Given problem:
Everything from the line containing "What build123d script" through the line containing "from build123d import *" should be repeated exactly, and nothing else from the data.

Data provided:
>> START

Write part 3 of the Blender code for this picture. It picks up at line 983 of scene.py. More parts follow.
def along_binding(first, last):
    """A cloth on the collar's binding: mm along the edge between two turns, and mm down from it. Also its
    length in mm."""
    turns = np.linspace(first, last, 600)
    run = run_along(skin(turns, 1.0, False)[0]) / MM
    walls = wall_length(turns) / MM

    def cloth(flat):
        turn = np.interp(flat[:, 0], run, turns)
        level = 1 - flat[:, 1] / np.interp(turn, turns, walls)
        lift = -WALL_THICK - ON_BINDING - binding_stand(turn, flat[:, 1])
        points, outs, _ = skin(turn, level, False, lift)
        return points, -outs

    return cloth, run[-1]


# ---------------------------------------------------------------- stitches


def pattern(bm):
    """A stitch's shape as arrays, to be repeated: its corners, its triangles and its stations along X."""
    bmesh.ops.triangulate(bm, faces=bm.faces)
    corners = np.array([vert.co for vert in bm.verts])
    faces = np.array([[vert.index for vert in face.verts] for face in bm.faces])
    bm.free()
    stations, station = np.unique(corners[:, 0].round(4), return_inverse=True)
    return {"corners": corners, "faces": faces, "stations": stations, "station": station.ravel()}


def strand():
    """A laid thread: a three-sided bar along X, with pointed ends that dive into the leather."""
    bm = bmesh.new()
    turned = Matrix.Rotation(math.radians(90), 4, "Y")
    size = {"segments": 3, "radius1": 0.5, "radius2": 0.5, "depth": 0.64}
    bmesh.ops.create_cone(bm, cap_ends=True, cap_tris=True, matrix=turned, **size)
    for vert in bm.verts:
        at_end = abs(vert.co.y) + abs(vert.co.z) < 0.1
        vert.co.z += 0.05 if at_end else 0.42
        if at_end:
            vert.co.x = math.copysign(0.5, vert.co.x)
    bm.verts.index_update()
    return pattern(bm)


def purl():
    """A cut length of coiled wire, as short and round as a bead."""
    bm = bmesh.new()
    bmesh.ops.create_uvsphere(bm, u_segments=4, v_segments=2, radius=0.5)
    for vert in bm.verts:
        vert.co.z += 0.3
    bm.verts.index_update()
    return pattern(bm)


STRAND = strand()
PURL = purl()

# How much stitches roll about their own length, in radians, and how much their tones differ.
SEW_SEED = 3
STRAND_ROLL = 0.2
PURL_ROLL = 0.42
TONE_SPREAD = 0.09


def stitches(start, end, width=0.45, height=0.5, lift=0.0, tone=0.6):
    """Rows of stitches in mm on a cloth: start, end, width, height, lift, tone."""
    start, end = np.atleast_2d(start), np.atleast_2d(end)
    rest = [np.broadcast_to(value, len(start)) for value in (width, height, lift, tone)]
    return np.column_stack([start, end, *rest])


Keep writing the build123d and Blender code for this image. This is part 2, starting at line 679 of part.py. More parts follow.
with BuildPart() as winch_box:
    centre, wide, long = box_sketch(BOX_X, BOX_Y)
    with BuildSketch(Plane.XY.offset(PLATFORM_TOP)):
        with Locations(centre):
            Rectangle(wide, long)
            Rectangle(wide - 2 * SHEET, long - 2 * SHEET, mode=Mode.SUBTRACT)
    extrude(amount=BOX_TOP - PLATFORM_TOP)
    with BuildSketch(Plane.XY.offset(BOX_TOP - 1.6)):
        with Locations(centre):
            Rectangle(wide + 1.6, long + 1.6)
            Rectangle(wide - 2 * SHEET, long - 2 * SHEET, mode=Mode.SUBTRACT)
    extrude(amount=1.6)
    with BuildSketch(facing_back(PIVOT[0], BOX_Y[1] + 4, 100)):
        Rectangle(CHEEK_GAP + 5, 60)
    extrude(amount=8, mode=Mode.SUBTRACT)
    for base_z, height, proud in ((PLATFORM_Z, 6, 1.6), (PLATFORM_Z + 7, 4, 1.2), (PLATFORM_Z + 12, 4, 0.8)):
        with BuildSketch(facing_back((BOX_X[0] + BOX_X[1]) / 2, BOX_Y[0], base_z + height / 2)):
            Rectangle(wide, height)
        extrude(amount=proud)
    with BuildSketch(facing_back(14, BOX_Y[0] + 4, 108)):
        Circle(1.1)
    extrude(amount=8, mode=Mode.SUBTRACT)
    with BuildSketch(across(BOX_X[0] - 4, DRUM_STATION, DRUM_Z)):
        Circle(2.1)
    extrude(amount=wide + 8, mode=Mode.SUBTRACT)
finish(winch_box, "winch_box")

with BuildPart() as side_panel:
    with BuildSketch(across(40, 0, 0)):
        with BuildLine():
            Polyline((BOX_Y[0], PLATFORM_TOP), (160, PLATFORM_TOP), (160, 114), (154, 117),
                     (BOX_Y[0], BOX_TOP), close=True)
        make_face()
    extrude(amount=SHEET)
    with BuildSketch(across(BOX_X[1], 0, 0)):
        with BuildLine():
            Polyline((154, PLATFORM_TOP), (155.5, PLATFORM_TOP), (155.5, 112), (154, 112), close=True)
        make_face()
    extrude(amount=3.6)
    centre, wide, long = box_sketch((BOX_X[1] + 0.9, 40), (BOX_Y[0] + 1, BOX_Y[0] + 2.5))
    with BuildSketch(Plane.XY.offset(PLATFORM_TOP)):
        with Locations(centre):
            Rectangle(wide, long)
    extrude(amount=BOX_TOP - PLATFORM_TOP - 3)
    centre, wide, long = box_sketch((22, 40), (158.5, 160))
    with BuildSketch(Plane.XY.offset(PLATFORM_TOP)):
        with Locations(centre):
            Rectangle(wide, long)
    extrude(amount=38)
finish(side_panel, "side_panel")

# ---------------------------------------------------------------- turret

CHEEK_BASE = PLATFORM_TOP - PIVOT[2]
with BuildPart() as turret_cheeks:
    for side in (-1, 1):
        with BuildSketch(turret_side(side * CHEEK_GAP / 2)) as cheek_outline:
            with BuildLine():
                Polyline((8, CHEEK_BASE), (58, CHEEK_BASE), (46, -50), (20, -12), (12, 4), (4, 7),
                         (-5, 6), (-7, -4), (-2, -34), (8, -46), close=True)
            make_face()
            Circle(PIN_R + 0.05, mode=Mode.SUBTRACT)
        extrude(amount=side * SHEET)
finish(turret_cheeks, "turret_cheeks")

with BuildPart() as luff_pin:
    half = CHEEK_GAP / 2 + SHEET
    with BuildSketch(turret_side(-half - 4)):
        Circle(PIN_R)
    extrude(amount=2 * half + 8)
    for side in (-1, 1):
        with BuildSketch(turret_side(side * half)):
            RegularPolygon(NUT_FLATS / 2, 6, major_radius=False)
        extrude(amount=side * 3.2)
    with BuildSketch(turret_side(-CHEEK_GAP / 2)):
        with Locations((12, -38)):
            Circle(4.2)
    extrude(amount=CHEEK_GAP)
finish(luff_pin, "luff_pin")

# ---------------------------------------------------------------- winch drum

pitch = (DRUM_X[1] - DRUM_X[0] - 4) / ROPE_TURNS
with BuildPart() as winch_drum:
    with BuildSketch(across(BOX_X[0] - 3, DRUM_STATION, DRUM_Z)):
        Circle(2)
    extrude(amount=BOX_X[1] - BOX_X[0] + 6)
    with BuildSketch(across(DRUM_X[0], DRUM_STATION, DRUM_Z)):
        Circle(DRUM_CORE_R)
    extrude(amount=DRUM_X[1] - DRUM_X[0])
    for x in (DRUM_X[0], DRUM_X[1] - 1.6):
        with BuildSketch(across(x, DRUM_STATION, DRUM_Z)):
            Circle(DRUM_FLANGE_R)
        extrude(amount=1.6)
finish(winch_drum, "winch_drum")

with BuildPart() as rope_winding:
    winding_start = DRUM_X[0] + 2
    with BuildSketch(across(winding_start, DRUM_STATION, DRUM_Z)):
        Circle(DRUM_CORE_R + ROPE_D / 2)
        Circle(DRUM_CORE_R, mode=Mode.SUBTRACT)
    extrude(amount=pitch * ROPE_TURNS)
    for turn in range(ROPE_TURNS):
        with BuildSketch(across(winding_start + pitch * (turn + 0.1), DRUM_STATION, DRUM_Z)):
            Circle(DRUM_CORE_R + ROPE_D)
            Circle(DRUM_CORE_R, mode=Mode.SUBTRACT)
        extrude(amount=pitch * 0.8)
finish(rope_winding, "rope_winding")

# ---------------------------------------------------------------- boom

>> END
>> START

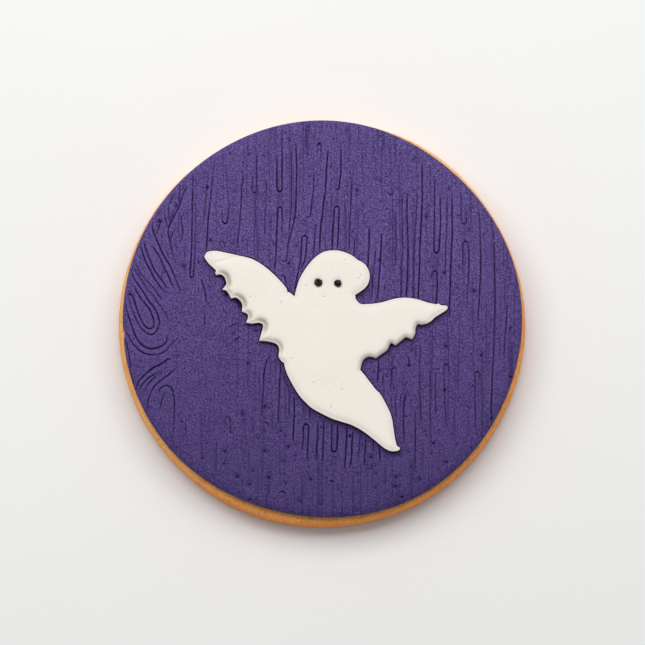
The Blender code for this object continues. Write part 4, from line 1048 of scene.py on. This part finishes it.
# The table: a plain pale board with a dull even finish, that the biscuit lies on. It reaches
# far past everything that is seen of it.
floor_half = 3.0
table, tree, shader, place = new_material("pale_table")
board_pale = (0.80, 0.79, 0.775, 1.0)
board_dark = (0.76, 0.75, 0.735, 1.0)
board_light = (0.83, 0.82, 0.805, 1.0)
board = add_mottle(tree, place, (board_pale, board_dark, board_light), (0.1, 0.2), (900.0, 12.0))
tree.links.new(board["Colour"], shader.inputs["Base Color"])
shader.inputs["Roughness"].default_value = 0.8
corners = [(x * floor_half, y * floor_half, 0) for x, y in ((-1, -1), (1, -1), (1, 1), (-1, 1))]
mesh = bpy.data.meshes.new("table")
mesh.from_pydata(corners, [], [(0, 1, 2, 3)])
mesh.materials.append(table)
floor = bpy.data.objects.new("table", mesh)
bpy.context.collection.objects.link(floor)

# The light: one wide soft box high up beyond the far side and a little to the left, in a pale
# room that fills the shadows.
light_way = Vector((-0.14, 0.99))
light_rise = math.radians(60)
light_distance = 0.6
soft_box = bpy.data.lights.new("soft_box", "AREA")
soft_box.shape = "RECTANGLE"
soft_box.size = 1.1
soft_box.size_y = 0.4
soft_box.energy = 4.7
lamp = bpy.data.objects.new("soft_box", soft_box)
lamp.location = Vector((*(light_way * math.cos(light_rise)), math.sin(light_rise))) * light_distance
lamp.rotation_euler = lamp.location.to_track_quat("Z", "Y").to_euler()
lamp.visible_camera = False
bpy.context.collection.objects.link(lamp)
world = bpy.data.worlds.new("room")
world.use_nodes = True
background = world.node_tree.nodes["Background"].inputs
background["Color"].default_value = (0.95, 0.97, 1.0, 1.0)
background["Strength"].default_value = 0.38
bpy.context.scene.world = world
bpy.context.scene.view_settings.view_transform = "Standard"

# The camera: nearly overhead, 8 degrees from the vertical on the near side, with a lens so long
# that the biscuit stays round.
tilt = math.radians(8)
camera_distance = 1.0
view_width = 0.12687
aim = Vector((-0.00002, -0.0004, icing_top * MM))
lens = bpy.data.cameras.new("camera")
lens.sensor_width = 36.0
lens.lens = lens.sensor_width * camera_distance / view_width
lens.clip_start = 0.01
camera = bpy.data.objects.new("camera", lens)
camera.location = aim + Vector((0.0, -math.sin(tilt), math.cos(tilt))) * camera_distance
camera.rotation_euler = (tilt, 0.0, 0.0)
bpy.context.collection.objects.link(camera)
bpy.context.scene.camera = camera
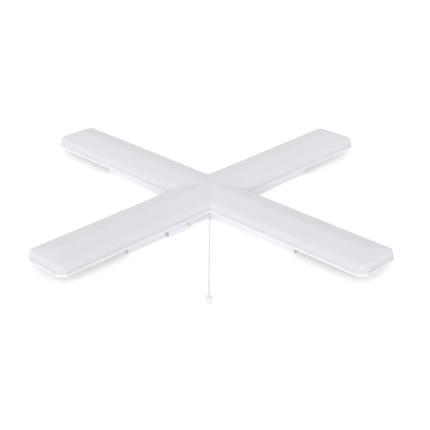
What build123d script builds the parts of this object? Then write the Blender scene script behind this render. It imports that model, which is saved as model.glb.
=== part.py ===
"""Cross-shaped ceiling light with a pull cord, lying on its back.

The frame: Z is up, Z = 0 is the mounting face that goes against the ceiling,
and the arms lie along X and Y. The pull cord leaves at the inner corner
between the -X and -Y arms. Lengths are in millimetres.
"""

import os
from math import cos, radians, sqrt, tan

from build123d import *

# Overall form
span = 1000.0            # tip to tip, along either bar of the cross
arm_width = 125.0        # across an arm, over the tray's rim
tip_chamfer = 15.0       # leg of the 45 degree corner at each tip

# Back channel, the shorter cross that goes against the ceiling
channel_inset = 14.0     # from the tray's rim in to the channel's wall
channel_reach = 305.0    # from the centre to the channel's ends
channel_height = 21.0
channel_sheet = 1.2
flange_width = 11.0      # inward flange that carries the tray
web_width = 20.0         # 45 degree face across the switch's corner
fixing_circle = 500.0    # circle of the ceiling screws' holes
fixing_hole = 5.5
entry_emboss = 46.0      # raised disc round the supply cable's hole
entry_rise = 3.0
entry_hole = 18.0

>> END
>> START

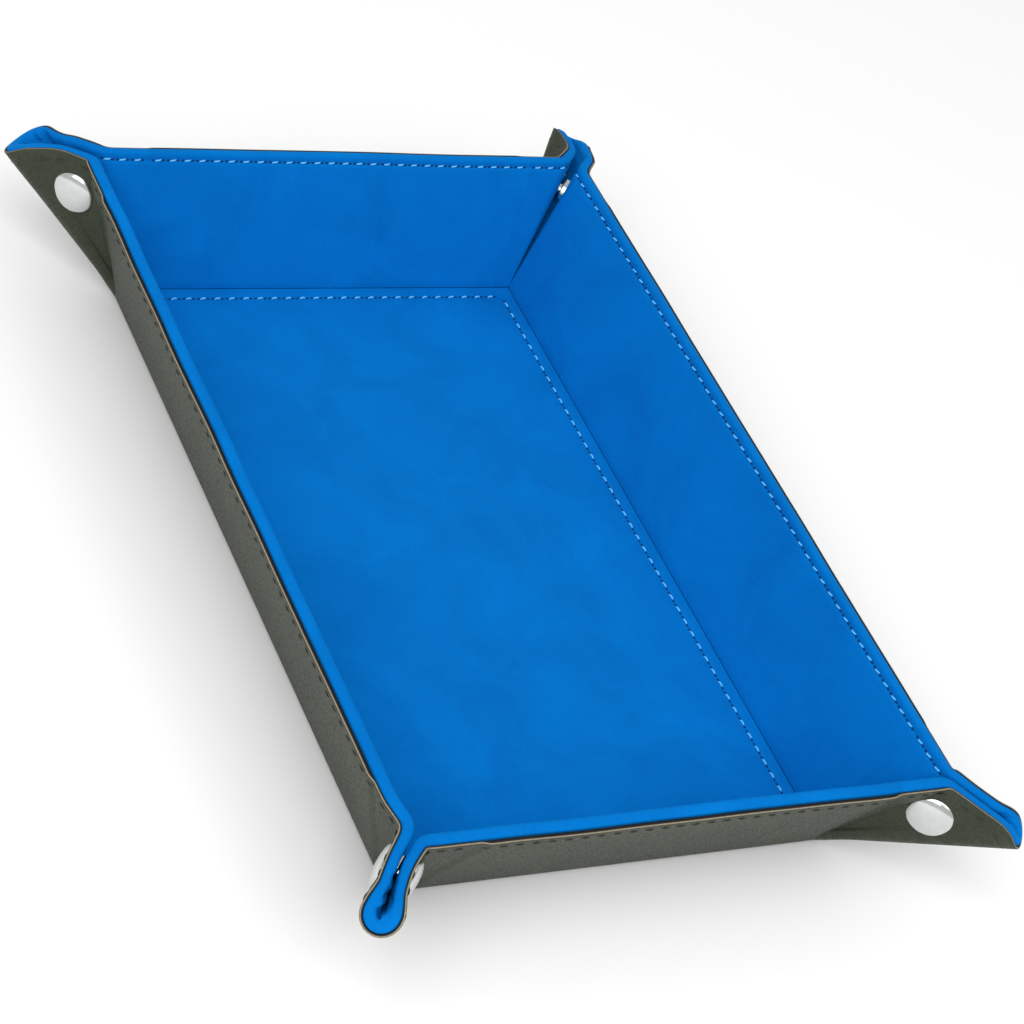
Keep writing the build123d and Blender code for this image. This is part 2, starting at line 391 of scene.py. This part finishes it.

>> END

Answer to this exercise:
What build123d script builds the parts of this object? Then write the Blender scene script behind this render. It imports that model, which is saved as model.glb.
=== part.py ===
"""Cross-shaped ceiling light with a pull cord, lying on its back.

The frame: Z is up, Z = 0 is the mounting face that goes against the ceiling,
and the arms lie along X and Y. The pull cord leaves at the inner corner
between the -X and -Y arms. Lengths are in millimetres.
"""

import os
from math import cos, radians, sqrt, tan

from build123d import *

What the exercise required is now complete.